▶ TASK TO CARRY OUT
Find the word "type" in the data. Return every line where it appears.

▶ ENTRIES
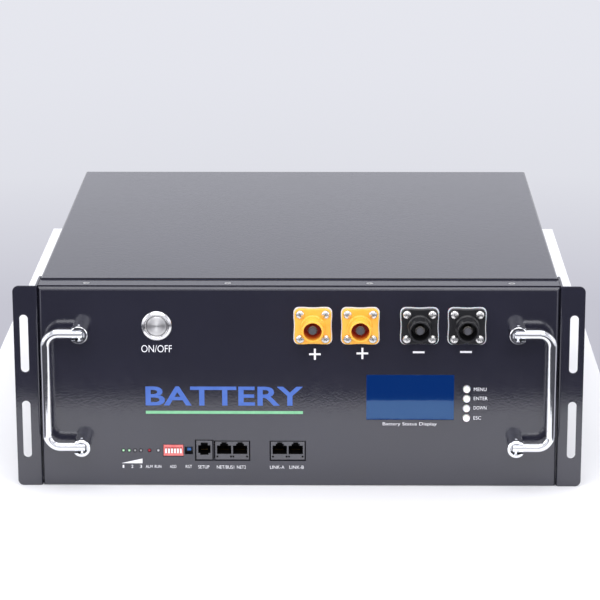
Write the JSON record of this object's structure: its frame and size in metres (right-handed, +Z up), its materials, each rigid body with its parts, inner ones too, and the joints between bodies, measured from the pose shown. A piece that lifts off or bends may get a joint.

...

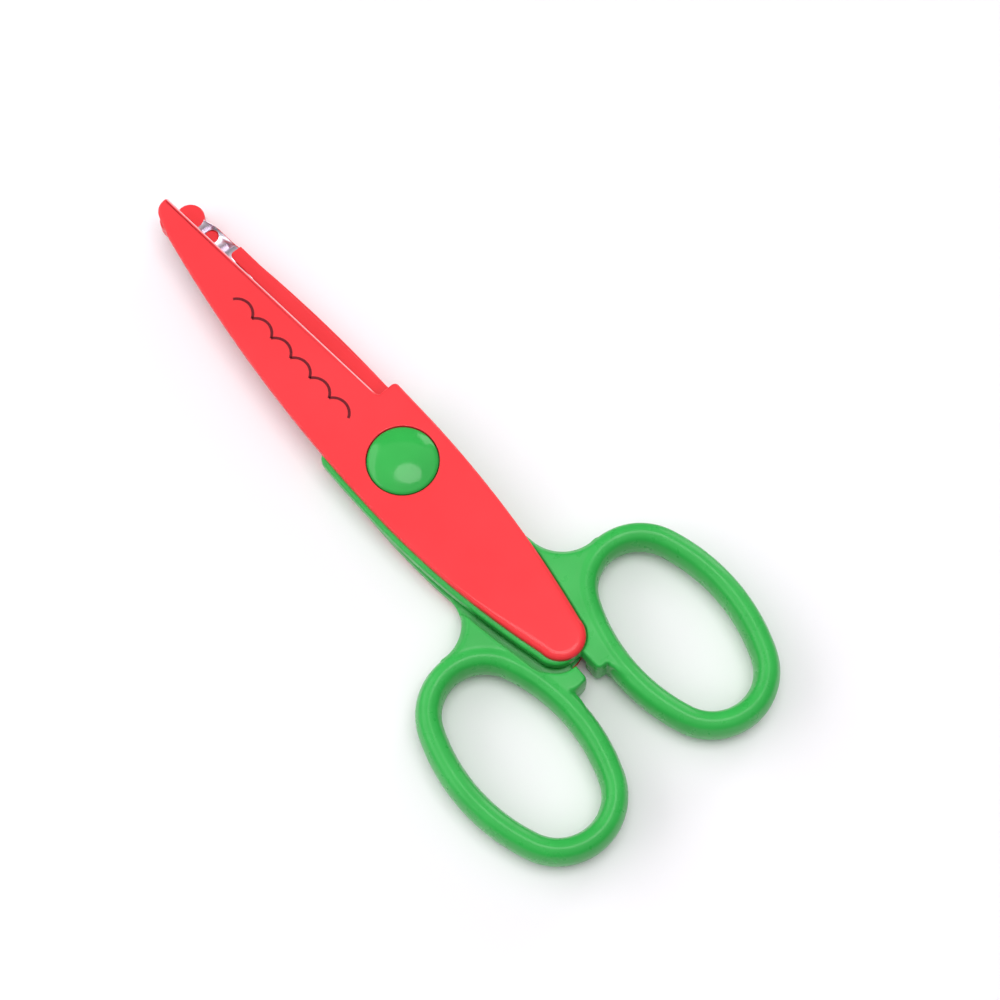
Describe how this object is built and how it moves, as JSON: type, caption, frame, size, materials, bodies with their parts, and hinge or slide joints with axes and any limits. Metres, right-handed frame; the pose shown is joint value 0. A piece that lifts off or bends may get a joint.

* * *

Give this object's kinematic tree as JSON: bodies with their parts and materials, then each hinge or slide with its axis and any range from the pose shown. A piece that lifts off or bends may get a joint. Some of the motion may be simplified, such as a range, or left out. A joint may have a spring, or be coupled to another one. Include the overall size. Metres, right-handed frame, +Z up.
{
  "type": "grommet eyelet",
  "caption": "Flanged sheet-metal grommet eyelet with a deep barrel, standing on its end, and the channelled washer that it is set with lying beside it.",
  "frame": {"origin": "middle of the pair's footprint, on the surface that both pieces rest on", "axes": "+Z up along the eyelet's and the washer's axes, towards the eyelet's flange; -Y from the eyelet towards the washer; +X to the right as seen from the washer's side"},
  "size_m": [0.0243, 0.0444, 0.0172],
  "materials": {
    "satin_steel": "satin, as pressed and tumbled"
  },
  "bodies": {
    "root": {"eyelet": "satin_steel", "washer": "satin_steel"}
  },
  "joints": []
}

▶ PROBLEM SOLUTION
Describe how this object is built and how it moves, as JSON: type, caption, frame, size, materials, bodies with their parts, and hinge or slide joints with axes and any limits. Metres, right-handed frame; the pose shown is joint value 0. A piece that lifts off or bends may get a joint.
  "type": "grommet eyelet",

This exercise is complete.